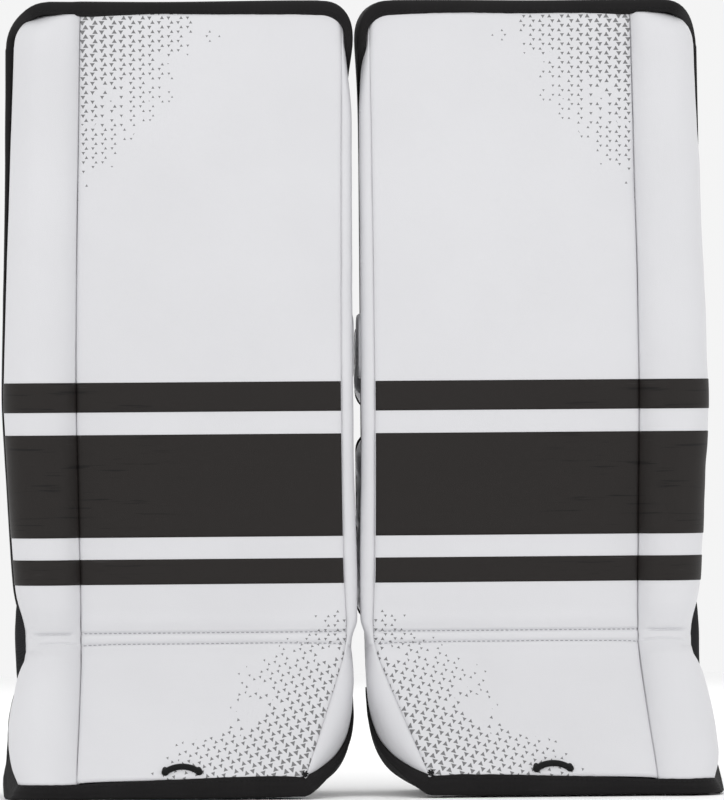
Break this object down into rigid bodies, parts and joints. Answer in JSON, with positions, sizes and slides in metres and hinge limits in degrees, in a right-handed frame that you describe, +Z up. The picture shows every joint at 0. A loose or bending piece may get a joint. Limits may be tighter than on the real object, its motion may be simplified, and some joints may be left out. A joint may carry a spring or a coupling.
{
  "type": "goalie leg pads",
  "caption": "Pair of mirrored ice hockey goalie leg pads: flat face, outer roll, flexing boot, padded leg channel, hook-and-loop straps and toe lace.",
  "frame": {"origin": "floor level at the middle of the pair, left to right and front to back", "axes": "+X towards the viewer's right-hand pad, the pads' faces look along -Y, +Z up"},
  "size_m": [0.5496, 0.2236, 0.615],
  "materials": {
    "white_leather": "white synthetic leather, satin",
    "black_leather": "black synthetic leather, satin",
    "binding": "folded black binding tape",
    "nylon": "heavy black woven nylon",
    "liner": "grey brushed knit liner",
    "loop": "black loop fabric",
    "webbing": "black woven strap",
    "lace": "black braided lace",
    "foam": "closed-cell foam core",
    "board": "polyethylene stiffener board",
    "bridge": "moulded black plastic",
    "buckle": "moulded black acetal"
  },
  "bodies": {
    "left_shin": {"left_shin_core": "foam", "left_shin_stiffener": "board", "left_face_cover": "white_leather", "left_inner_gusset": "white_leather", "left_outer_roll": "white_leather", "left_edge_binding": "binding", "left_stripe_panels": "black_leather", "left_break_seam": "white_leather", "left_back_panel": "nylon", "left_knee_block": "white_leather", "left_knee_cradle": "liner", "left_shin_cradle": "liner", "left_calf_bolster": "white_leather", "left_thigh_pad": "liner", "left_landing_patches": "loop"},
    "left_boot": {"left_boot_core": "foam", "left_boot_cover": "white_leather", "left_boot_roll": "white_leather", "left_boot_gusset": "white_leather", "left_toe_rim": "binding", "left_boot_wings": "nylon", "left_boot_buckle": "buckle", "left_toe_lace": "lace"},
    "left_knee_wing": {"left_knee_wing": "white_leather"},
    "left_calf_wing": {"left_calf_wing": "white_leather"},
    "left_knee_strap": {"left_knee_strap": "webbing"},
    "left_calf_strap": {"left_calf_strap": "webbing"},
    "left_toe_bridge": {"left_toe_bridge": "bridge"},
    "left_boot_strap": {"left_boot_strap": "webbing", "left_boot_clip": "buckle"},
    "right_shin": {"right_shin_core": "foam", "right_shin_stiffener": "board", "right_face_cover": "white_leather", "right_inner_gusset": "white_leather", "right_outer_roll": "white_leather", "right_edge_binding": "binding", "right_stripe_panels": "black_leather", "right_break_seam": "white_leather", "right_back_panel": "nylon", "right_knee_block": "white_leather", "right_knee_cradle": "liner", "right_shin_cradle": "liner", "right_calf_bolster": "white_leather", "right_thigh_pad": "liner", "right_landing_patches": "loop"},
    "right_boot": {"right_boot_core": "foam", "right_boot_cover": "white_leather", "right_boot_roll": "white_leather", "right_boot_gusset": "white_leather", "right_toe_rim": "binding", "right_boot_wings": "nylon", "right_boot_buckle": "buckle", "right_toe_lace": "lace"},
    "right_knee_wing": {"right_knee_wing": "white_leather"},
    "right_calf_wing": {"right_calf_wing": "white_leather"},
    "right_knee_strap": {"right_knee_strap": "webbing"},
    "right_calf_strap": {"right_calf_strap": "webbing"},
    "right_toe_bridge": {"right_toe_bridge": "bridge"},
    "right_boot_strap": {"right_boot_strap": "webbing", "right_boot_clip": "buckle"}
  },
  "joints": [
    {"name": "left_boot_flex", "type": "hinge", "parent": "left_shin", "child": "left_boot", "pos_m": [-0.116, -0.03099, 0.1225], "axis": [1, 0, 0], "range_deg": [-12, 10], "stiffness_Nm_per_rad": 30},
    {"name": "left_knee_wing_open", "type": "hinge", "parent": "left_shin", "child": "left_knee_wing", "pos_m": [-0.25, 0.03031, 0.345], "axis": [0, 0, 1], "range_deg": [0, 70]},
    {"name": "left_knee_strap_open", "type": "hinge", "parent": "left_knee_wing", "child": "left_knee_strap", "pos_m": [-0.23664, 0.09902, 0.33], "axis": [0, 0, 1], "range_deg": [0, 90]},
    {"name": "left_calf_wing_open", "type": "hinge", "parent": "left_shin", "child": "left_calf_wing", "pos_m": [-0.25, 0.03031, 0.209], "axis": [0, 0, 1], "range_deg": [0, 70]},
    {"name": "left_calf_strap_open", "type": "hinge", "parent": "left_calf_wing", "child": "left_calf_strap", "pos_m": [-0.23664, 0.09902, 0.208], "axis": [0, 0, 1], "range_deg": [0, 90]},
    {"name": "left_boot_strap_release", "type": "slide", "parent": "left_boot", "child": "left_boot_strap", "axis": [-1, 0, 0], "range_m": [0, 0.025]},
    {"name": "left_toe_bridge_swing", "type": "hinge", "parent": "left_boot", "child": "left_toe_bridge", "pos_m": [-0.143, -0.02799, 0.043], "axis": [1, 0, 0], "range_deg": [-30, 30]},
    {"name": "pads_apart", "type": "slide", "parent": "left_shin", "child": "right_shin", "axis": [1, 0, 0], "range_m": [0, 0.35]},
    {"name": "right_boot_flex", "type": "hinge", "parent": "right_shin", "child": "right_boot", "pos_m": [0.116, -0.03099, 0.1225], "axis": [1, 0, 0], "range_deg": [-12, 10], "stiffness_Nm_per_rad": 30},
    {"name": "right_knee_wing_open", "type": "hinge", "parent": "right_shin", "child": "right_knee_wing", "pos_m": [0.25, 0.03031, 0.345], "axis": [0, 0, -1], "range_deg": [0, 70]},
    {"name": "right_knee_strap_open", "type": "hinge", "parent": "right_knee_wing", "child": "right_knee_strap", "pos_m": [0.23664, 0.09902, 0.33], "axis": [0, 0, -1], "range_deg": [0, 90]},
    {"name": "right_calf_wing_open", "type": "hinge", "parent": "right_shin", "child": "right_calf_wing", "pos_m": [0.25, 0.03031, 0.209], "axis": [0, 0, -1], "range_deg": [0, 70]},
    {"name": "right_calf_strap_open", "type": "hinge", "parent": "right_calf_wing", "child": "right_calf_strap", "pos_m": [0.23664, 0.09902, 0.208], "axis": [0, 0, -1], "range_deg": [0, 90]},
    {"name": "right_boot_strap_release", "type": "slide", "parent": "right_boot", "child": "right_boot_strap", "axis": [1, 0, 0], "range_m": [0, 0.025]},
    {"name": "right_toe_bridge_swing", "type": "hinge", "parent": "right_boot", "child": "right_toe_bridge", "pos_m": [0.143, -0.02799, 0.043], "axis": [1, 0, 0], "range_deg": [-30, 30]}
  ]
}
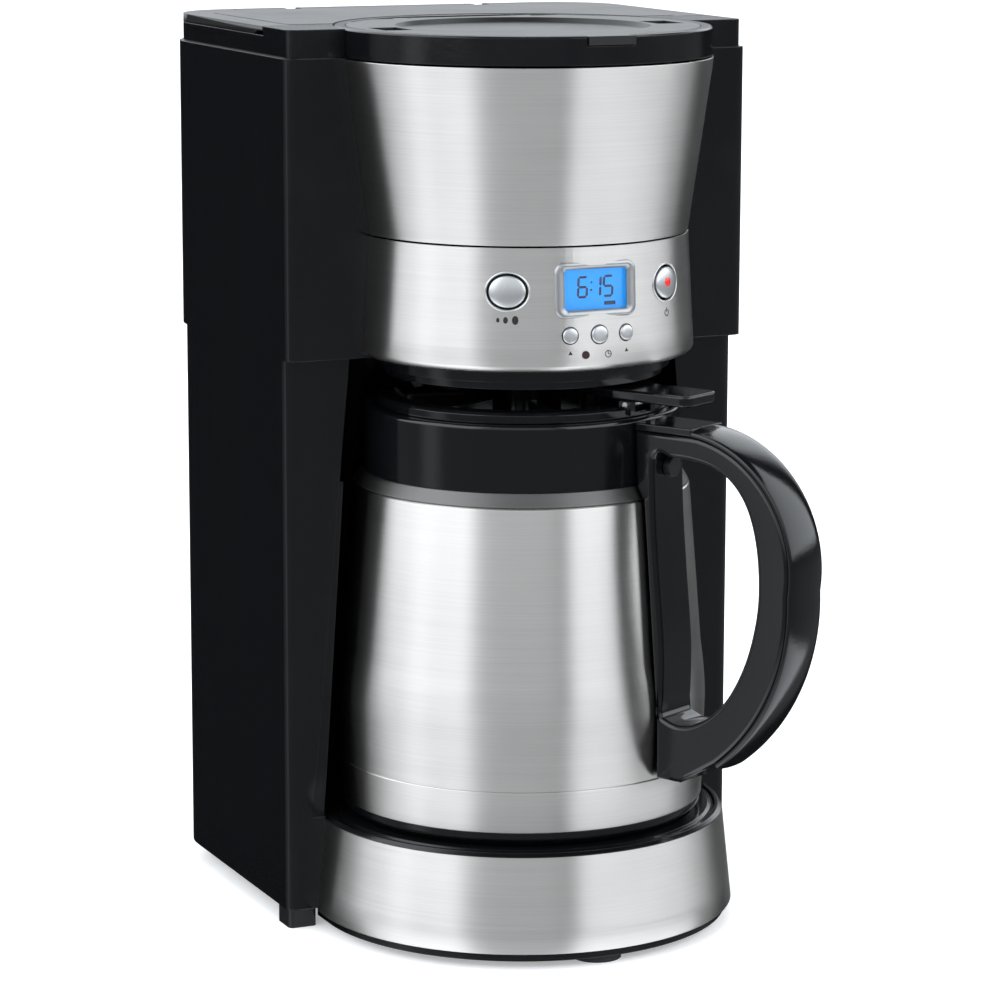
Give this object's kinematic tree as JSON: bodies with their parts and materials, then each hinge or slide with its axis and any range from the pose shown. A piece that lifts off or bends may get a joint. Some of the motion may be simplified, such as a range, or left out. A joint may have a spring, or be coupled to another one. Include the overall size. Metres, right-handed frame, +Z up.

# # #

- **Task goal**:
Repeat every line of the data, exactly and in full.

- **Solution for this exercise**:
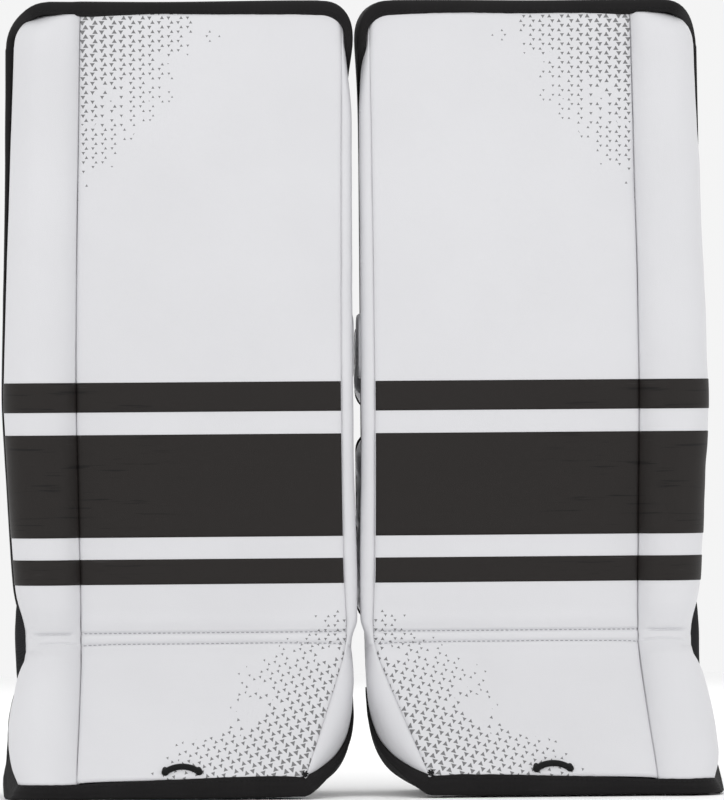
Break this object down into rigid bodies, parts and joints. Answer in JSON, with positions, sizes and slides in metres and hinge limits in degrees, in a right-handed frame that you describe, +Z up. The picture shows every joint at 0. A loose or bending piece may get a joint. Limits may be tighter than on the real object, its motion may be simplified, and some joints may be left out. A joint may carry a spring or a coupling.
{
  "type": "goalie leg pads",
  "caption": "Pair of mirrored ice hockey goalie leg pads: flat face, outer roll, flexing boot, padded leg channel, hook-and-loop straps and toe lace.",
  "frame": {"origin": "floor level at the middle of the pair, left to right and front to back", "axes": "+X towards the viewer's right-hand pad, the pads' faces look along -Y, +Z up"},
  "size_m": [0.5496, 0.2236, 0.615],
  "materials": {
    "white_leather": "white synthetic leather, satin",
    "black_leather": "black synthetic leather, satin",
    "binding": "folded black binding tape",
    "nylon": "heavy black woven nylon",
    "liner": "grey brushed knit liner",
    "loop": "black loop fabric",
    "webbing": "black woven strap",
    "lace": "black braided lace",
    "foam": "closed-cell foam core",
    "board": "polyethylene stiffener board",
    "bridge": "moulded black plastic",
    "buckle": "moulded black acetal"
  },
  "bodies": {
    "left_shin": {"left_shin_core": "foam", "left_shin_stiffener": "board", "left_face_cover": "white_leather", "left_inner_gusset": "white_leather", "left_outer_roll": "white_leather", "left_edge_binding": "binding", "left_stripe_panels": "black_leather", "left_break_seam": "white_leather", "left_back_panel": "nylon", "left_knee_block": "white_leather", "left_knee_cradle": "liner", "left_shin_cradle": "liner", "left_calf_bolster": "white_leather", "left_thigh_pad": "liner", "left_landing_patches": "loop"},
    "left_boot": {"left_boot_core": "foam", "left_boot_cover": "white_leather", "left_boot_roll": "white_leather", "left_boot_gusset": "white_leather", "left_toe_rim": "binding", "left_boot_wings": "nylon", "left_boot_buckle": "buckle", "left_toe_lace": "lace"},
    "left_knee_wing": {"left_knee_wing": "white_leather"},
    "left_calf_wing": {"left_calf_wing": "white_leather"},
    "left_knee_strap": {"left_knee_strap": "webbing"},
    "left_calf_strap": {"left_calf_strap": "webbing"},
    "left_toe_bridge": {"left_toe_bridge": "bridge"},
    "left_boot_strap": {"left_boot_strap": "webbing", "left_boot_clip": "buckle"},
    "right_shin": {"right_shin_core": "foam", "right_shin_stiffener": "board", "right_face_cover": "white_leather", "right_inner_gusset": "white_leather", "right_outer_roll": "white_leather", "right_edge_binding": "binding", "right_stripe_panels": "black_leather", "right_break_seam": "white_leather", "right_back_panel": "nylon", "right_knee_block": "white_leather", "right_knee_cradle": "liner", "right_shin_cradle": "liner", "right_calf_bolster": "white_leather", "right_thigh_pad": "liner", "right_landing_patches": "loop"},
    "right_boot": {"right_boot_core": "foam", "right_boot_cover": "white_leather", "right_boot_roll": "white_leather", "right_boot_gusset": "white_leather", "right_toe_rim": "binding", "right_boot_wings": "nylon", "right_boot_buckle": "buckle", "right_toe_lace": "lace"},
    "right_knee_wing": {"right_knee_wing": "white_leather"},
    "right_calf_wing": {"right_calf_wing": "white_leather"},
    "right_knee_strap": {"right_knee_strap": "webbing"},
    "right_calf_strap": {"right_calf_strap": "webbing"},
    "right_toe_bridge": {"right_toe_bridge": "bridge"},
    "right_boot_strap": {"right_boot_strap": "webbing", "right_boot_clip": "buckle"}
  },
  "joints": [
    {"name": "left_boot_flex", "type": "hinge", "parent": "left_shin", "child": "left_boot", "pos_m": [-0.116, -0.03099, 0.1225], "axis": [1, 0, 0], "range_deg": [-12, 10], "stiffness_Nm_per_rad": 30},
    {"name": "left_knee_wing_open", "type": "hinge", "parent": "left_shin", "child": "left_knee_wing", "pos_m": [-0.25, 0.03031, 0.345], "axis": [0, 0, 1], "range_deg": [0, 70]},
    {"name": "left_knee_strap_open", "type": "hinge", "parent": "left_knee_wing", "child": "left_knee_strap", "pos_m": [-0.23664, 0.09902, 0.33], "axis": [0, 0, 1], "range_deg": [0, 90]},
    {"name": "left_calf_wing_open", "type": "hinge", "parent": "left_shin", "child": "left_calf_wing", "pos_m": [-0.25, 0.03031, 0.209], "axis": [0, 0, 1], "range_deg": [0, 70]},
    {"name": "left_calf_strap_open", "type": "hinge", "parent": "left_calf_wing", "child": "left_calf_strap", "pos_m": [-0.23664, 0.09902, 0.208], "axis": [0, 0, 1], "range_deg": [0, 90]},
    {"name": "left_boot_strap_release", "type": "slide", "parent": "left_boot", "child": "left_boot_strap", "axis": [-1, 0, 0], "range_m": [0, 0.025]},
    {"name": "left_toe_bridge_swing", "type": "hinge", "parent": "left_boot", "child": "left_toe_bridge", "pos_m": [-0.143, -0.02799, 0.043], "axis": [1, 0, 0], "range_deg": [-30, 30]},
    {"name": "pads_apart", "type": "slide", "parent": "left_shin", "child": "right_shin", "axis": [1, 0, 0], "range_m": [0, 0.35]},
    {"name": "right_boot_flex", "type": "hinge", "parent": "right_shin", "child": "right_boot", "pos_m": [0.116, -0.03099, 0.1225], "axis": [1, 0, 0], "range_deg": [-12, 10], "stiffness_Nm_per_rad": 30},
    {"name": "right_knee_wing_open", "type": "hinge", "parent": "right_shin", "child": "right_knee_wing", "pos_m": [0.25, 0.03031, 0.345], "axis": [0, 0, -1], "range_deg": [0, 70]},
    {"name": "right_knee_strap_open", "type": "hinge", "parent": "right_knee_wing", "child": "right_knee_strap", "pos_m": [0.23664, 0.09902, 0.33], "axis": [0, 0, -1], "range_deg": [0, 90]},
    {"name": "right_calf_wing_open", "type": "hinge", "parent": "right_shin", "child": "right_calf_wing", "pos_m": [0.25, 0.03031, 0.209], "axis": [0, 0, -1], "range_deg": [0, 70]},
    {"name": "right_calf_strap_open", "type": "hinge", "parent": "right_calf_wing", "child": "right_calf_strap", "pos_m": [0.23664, 0.09902, 0.208], "axis": [0, 0, -1], "range_deg": [0, 90]},
    {"name": "right_boot_strap_release", "type": "slide", "parent": "right_boot", "child": "right_boot_strap", "axis": [1, 0, 0], "range_m": [0, 0.025]},
    {"name": "right_toe_bridge_swing", "type": "hinge", "parent": "right_boot", "child": "right_toe_bridge", "pos_m": [0.143, -0.02799, 0.043], "axis": [1, 0, 0], "range_deg": [-30, 30]}
  ]
}
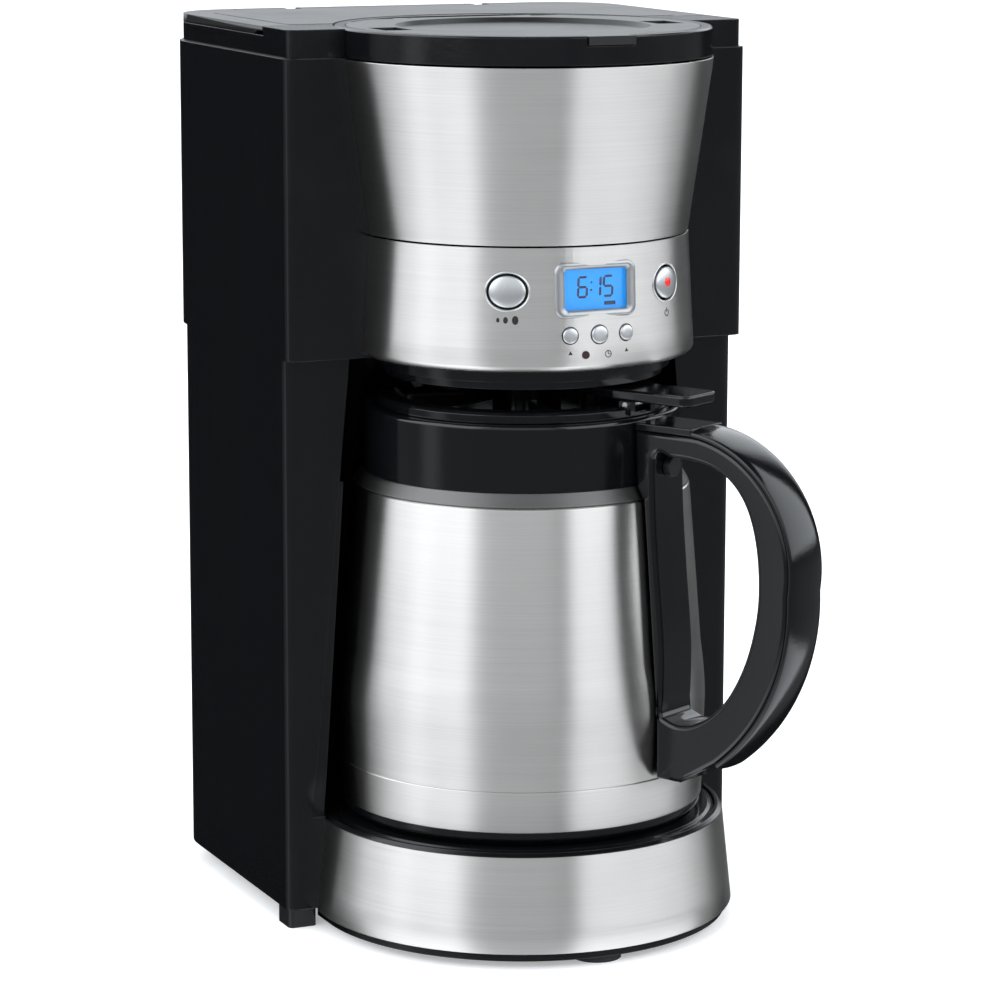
Give this object's kinematic tree as JSON: bodies with their parts and materials, then each hinge or slide with its axis and any range from the pose shown. A piece that lifts off or bends may get a joint. Some of the motion may be simplified, such as a range, or left out. A joint may have a spring, or be coupled to another one. Include the overall size. Metres, right-handed frame, +Z up.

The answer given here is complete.